Podía ser un poema triste, y no lo es, o una de esas canciones de aire melancólico que, a veces, se quedan grabadas en nuestro pecho como mariposas de alas ateridas cuando alguien se va y nos deja el alma clausurada. Nada de eso es, sin embargo, la experiencia que hace sólo un instante he vivido esta mañana encofrada en el halo de un otoño casi dulce que dejó hace unos días los caminos embarrados y la hierba dormida en un bol de caramelo.
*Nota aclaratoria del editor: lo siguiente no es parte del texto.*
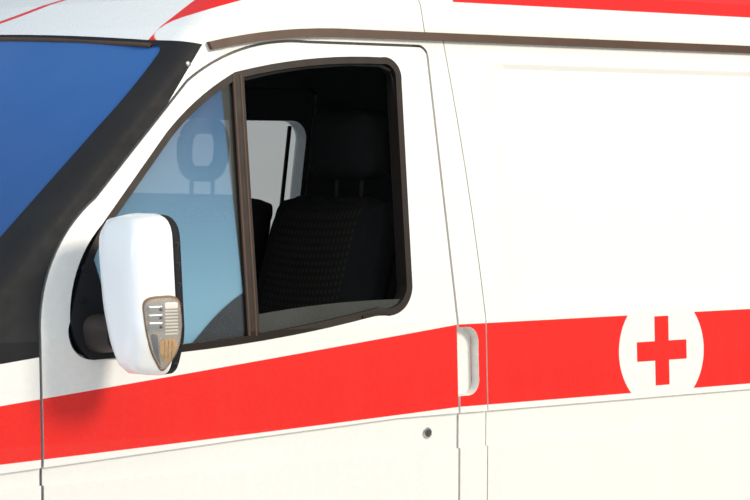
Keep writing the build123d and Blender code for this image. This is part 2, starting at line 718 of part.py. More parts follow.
strap_pins = [rod((REAR_HINGE_X, REAR_HINGE_Y, 500), (REAR_HINGE_X, REAR_HINGE_Y, 1900), 6 + SEAT_GAP)]
straps = Compound(children=solids_of(*door_straps)) - OUTER - (body_solid(-5) - rear_prism)
straps = straps - block((-FAR, 0), (REAR_HINGE_Y + 12, FAR), UPWARDS)
parts["rear_door_left"] = (rear_door + solids_of(straps)) - strap_pins
parts["rear_door_right"] = flipped(parts["rear_door_left"])
outside_hinges = Compound(children=solids_of(*body_hinges)) - OUTER
parts["load_side_left"] = parts["load_side_left"] + solids_of(outside_hinges)
parts["load_side_right"] = parts["load_side_right"] + solids_of(flipped(outside_hinges))
parts["rear_glass_left"] = (body_solid(8) - body_solid(13)) & along(
    offset(rear_window, -SEAT_GAP), -3000, -2500
)
parts["rear_glass_right"] = flipped(parts["rear_glass_left"])

# Floor, with the step wells' inner walls and the sill below the rear doors
cab_floor = body_solid(FENDER_THICK + FIREWALL_THICK + SEAT_GAP, SILL_Z - 60) & block(
    (DOOR_FRONT_X, FAR), SIDEWAYS, (FLOOR_Z, FLOOR_Z + FLOOR_THICK)
)
floor = LINED & block((-2628, DOOR_FRONT_X), SIDEWAYS, (FLOOR_Z, FLOOR_Z + FLOOR_THICK))
door_strip = OUTER - body_solid(WALL + 7, SILL_Z - 60)
floor = floor - (door_strip & block((200, 1270), SIDEWAYS, UPWARDS))
well_wall = (body_solid(WALL + 7, SILL_Z - 60) - body_solid(120, SILL_Z - 60)) & block(
    (DOOR_REAR_X, HINGE_X - 25), SIDEWAYS, (DOOR_LOW_Z - PANEL_GAP / 2, FLOOR_Z)
)
floor = floor + cab_floor + well_wall - front_well - flipped(front_well)
parts["floor"] = floor + (rear_sill & block((-FAR, 0), SIDEWAYS, (0, 700)))

# Chassis: two rails with cross members, and mounts up to the floor
rail_face = outline(
    (-2610, 600),
    (-2610, FRAME_TOP_Z),
    (1250, FRAME_TOP_Z),
    (1500, 600),
    (2480, 600),
    (2480, 520),
    (1560, 520),
    (1250, FRAME_LOW_Z),
    (-2500, FRAME_LOW_Z),
)
rail = across(rail_face, FRAME_Y, FRAME_Y + RAIL_WIDTH)
cross_members = [
    block((x, x + 60), (-FRAME_Y, FRAME_Y), (low_z, low_z + 58))
    for x, low_z in ((2390, 530), (860, 560), (200, 560), (-800, 560), (-1650, 560), (-2560, 560))
]
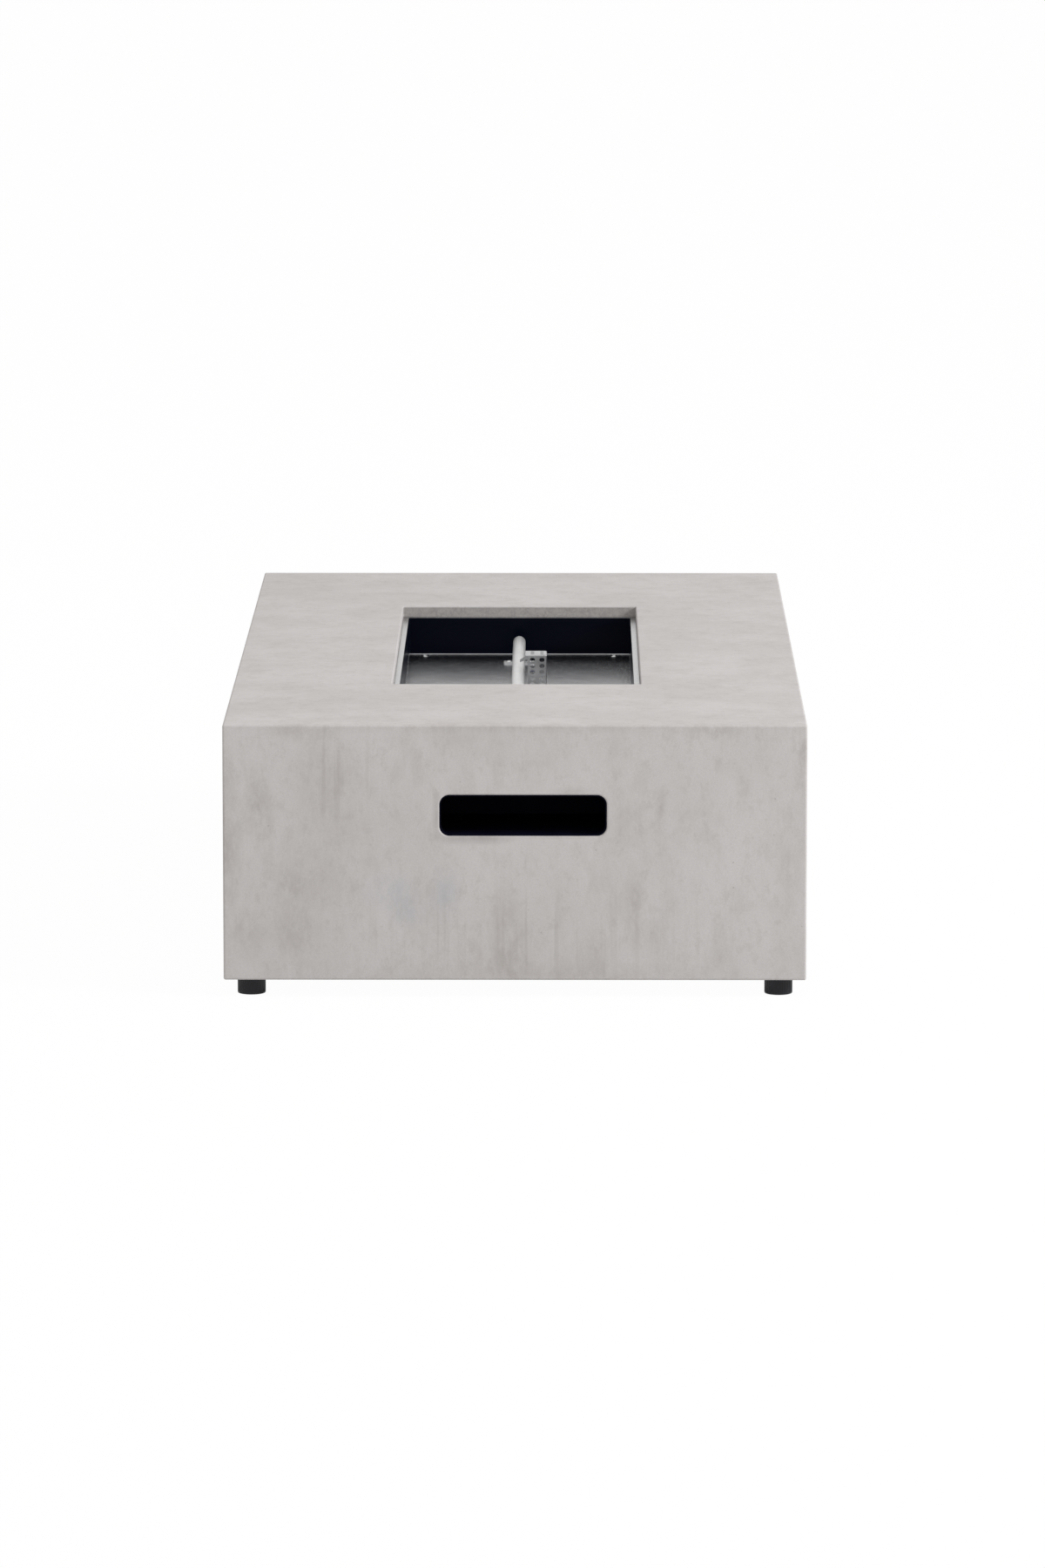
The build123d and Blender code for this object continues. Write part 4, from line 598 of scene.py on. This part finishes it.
SCREW_AROUND = 40  # points round a screw
DOME_RINGS = 22


def cross_screws(node, head, head_height, shank, pitch, turn):
    """Domed screws with a cross recess, threaded at the tip. The head's height falls from its middle as one
    minus the cube of the share of its radius, less the recess: two crossed bars with soft walls."""
    low, high, found = spots(node, (head / 2, head / 2), turn)
    axis = 2 if turn == "up" else 1
    length = high[axis] - low[axis] - head_height
    seat = low[axis] + head_height if turn == "front" else high[axis] - head_height
    places = [(a, b, seat) if turn == "up" else (a, seat, b) for a, b in found]
    threaded = min(SCREW_THREAD, length * 0.7)
    plain = shank / 2 - pitch * 0.05
    heights, radii = thread(-length, threaded, shank / 2, pitch, SCREW_AROUND)
    heights += [threaded - length, 0, 0, head_height * 0.1, head_height * RIM]
    radii += [plain, plain, head * 0.48, head * 0.5, head * 0.5]
    body = rings_about(heights, radii, SCREW_AROUND)
    share = np.linspace(0.98, 0.02, DOME_RINGS)
    dome = rings_about(np.zeros(DOME_RINGS), share * head / 2, SCREW_AROUND)
    across = np.abs(dome[..., :2]) / (head / 2)
    bar = np.clip((CROSS_HALF_WIDTH - across.min(-1)) / CROSS_SIDE_WALL + 0.5, 0, 1)
    reach = np.clip((CROSS_REACH - across.max(-1)) / CROSS_END_WALL + 0.5, 0, 1)
    crown = (1 - RIM) * (1 - share[:, None] ** 3)
    dome[..., 2] = head_height * (RIM + crown - CROSS_DEPTH * bar * reach)
    piece = skin(f"cross_head_{node}", placed(np.concatenate([body, dome]), places, turn))
    stand_for(piece, "table", node)


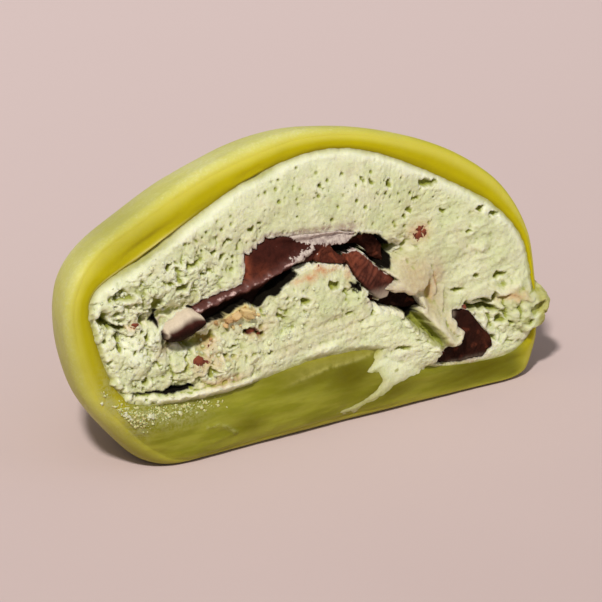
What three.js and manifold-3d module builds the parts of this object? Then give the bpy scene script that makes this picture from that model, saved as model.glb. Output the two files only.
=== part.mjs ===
import * as THREE from 'three';
import { mergeVertices } from 'three/addons/utils/BufferGeometryUtils.js';
import Module from 'manifold-3d';

// Half of a round cream mochi: a soft rice skin, thick underneath, filled with whipped cream
// and broken chocolate plates. It rests on its flat base with the cut face in front.
// Millimetres, +Z up. The cut face looks along -Y and leans back. Outlines are given on that
// face, as [across, up]: across runs along +X and up runs up the leaning face from the base.

// ---------------------------------------------------------------- driving dimensions

const FACE_LEAN = THREE.MathUtils.degToRad(15);
// Depth behind the cut, and the point across and up that the sections shrink towards.
const SKIN_BODY = { depth: 33, pole: [5, 8] };
const FILLING_BODY = { depth: 29.6, pole: [5, 13] };
const WIDEST_AHEAD = 10; // the full section would lie this far in front of the cut
const FACE_CENTRE = [0, 19]; // outlines are read as radii about this point
const EDGE_ROUND = 1.5; // rounding where the outer surface turns into the cut, along the depth
const EDGE_INSET = 0.9; // and how far that rounding draws the edge inwards
const FIT_GAP = 0.3; // clearance between touching pieces
const SHELL_GAP = 0.36; // clearance between the cream and the skin round it, along a radius
const BASE_MIDDLE = [1.55, 17.69]; // centre of the footprint, which becomes the origin

// The skin swells behind the cut: a little all round, and more where it hangs out at the lower
// left. Each swelling is nearly whole once it is a few times its reach behind the cut.
const SWELL = { height: 0.4, reach: 1.5 };
const FLANK = { height: 3, reach: 5, angle: THREE.MathUtils.degToRad(-150), spread: 0.55 };

// Where the skin's outer surface meets the cut. What lies below zero is pressed flat.
const SKIN_EDGE = [
  [0, 42.3], [11, 41.4], [21, 38.5], [29.4, 34.5], [36.2, 28.8], [39.6, 22], [40, 14],
  [39.3, 7.5], [36.8, 1.4], [30.5, -3.2], [20, -4.2], [-17, -4], [-27.2, 1.5], [-32.6, 7],
  [-36.4, 12.8], [-37.9, 20], [-36.9, 26.6], [-33, 31.3], [-26, 34.8], [-13.5, 39.6],
];

// Where the skin meets the cream: a thin wall all round, and a thick fold underneath.
const CREAM_EDGE = [
  [0.6, 38.8], [8, 39], [15.6, 37], [25.6, 31.6], [33.6, 26.2], [37.9, 20.5], [38.7, 13.5],
  [37.8, 7.2], [33.5, 4.3], [26, 4.2], [18, 5.6], [9.6, 9.8], [0, 10.3], [-12, 9],
  [-21, 8.6], [-28.4, 9.4], [-31.2, 11.4], [-33, 15.6], [-34.1, 20.5], [-34.6, 24.2],
  [-32.8, 27.4], [-25.4, 30.4], [-16.4, 34.3], [-8.4, 37.2],
];

// Soft rises and hollows of the cut cream: [across, up, reach across, reach up, height].
const CREAM_RELIEF = [
  [-28, 25, 4, 3, 1.1], [-21, 26, 5, 3, 0.7], [-27, 17, 4, 3, 0.9], [-14, 32, 9, 3, 0.6],
  [-16, 12, 8, 2.5, 0.8], [4, 33, 14, 4, 0.5], [2, 19, 7, 5, 1], [14, 12, 9, 4, 1.2],
  [20, 22, 4, 4, 0.8], [31, 24, 6, 6, 0.4], [36, 10.5, 3, 3, 1.6], [20, 8.5, 5, 3, 1.3],
  [-24, 21.5, 4, 0.9, -1.2], [-22, 11.2, 5, 0.8, -1.4], [16.5, 23, 2.5, 1.5, -1.6],
  [21, 12, 2.5, 3, -0.9], [29.5, 12.5, 5, 1, -1.3], [39, 16, 2, 2, -0.5],
];

// Crumbly unevenness of the cream's left half: crossed slanting waves, faded out to the right.
const CRUMB = {
  height: 0.35, waveAcross: 5.6, slantAcross: 0.4, waveUp: 4.4, slantUp: -0.3, reach: 16, middle: -26,
};
const CREAM_PROUD = 0.35; // the cream swells this far out of the cut
const CREAM_FADE = 6; // power of the share of the radius by which its relief dies at its edge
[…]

El amor, la ternura y una límpida inocencia que, en realidad, no sé de dónde viene, han taponado la melancolía que el pequeño suceso escondía en su raíz. Todo ha pasado deprisa; en dos segundos, pero me ha parecido un sensación eterna. Ha sido una imagen sencilla, azul, magnética como el cielo que tiñe, ahora mismo, los tejados con la nitidez de un bálsamo celeste que cubre de soledad las tejas ocres y se queda en la luz del aire aleteando.

Ese puede ser el paisaje de la estampa que en mis ojos, ahora, tiembla con su resplandor de ónice. Y es que mi hija se ha ido hace un momento y mi corazón ágil ha intentado perseguirla abandonando mi cuerpo fragmentado. Pero mi corazón no tiene alas. No he salido a la calle, no obstante, para ver cómo se alejaba un trozo de mi espíritu. Me encontraba recién levantado de la cama, con la bata puesta y una barba de hace días.  Por eso he mirado la marcha de mi hija, con los ojos llorosos, a través de los visillos. Se ha subido en su coche con una tierna languidez de gacela triste arrobada entre las sombras y en su mirada húmeda, tan frágil,  he percibido el fulgor de un lago tierno. Su madre ha besado la ausencia que nos deja y en mis ojos se ha muerto un pedazo de esa luz que, ahora mismo, se hace aluminio en las paredes despidiendo a Rocío con pañuelos de cal húmeda, mientras yo despliego un instante los visillos y se clava en mi pecho el resplandor de una mañana azul, fraternal, gobernada por la ausencia que deja una niña en mi corazón de nieve.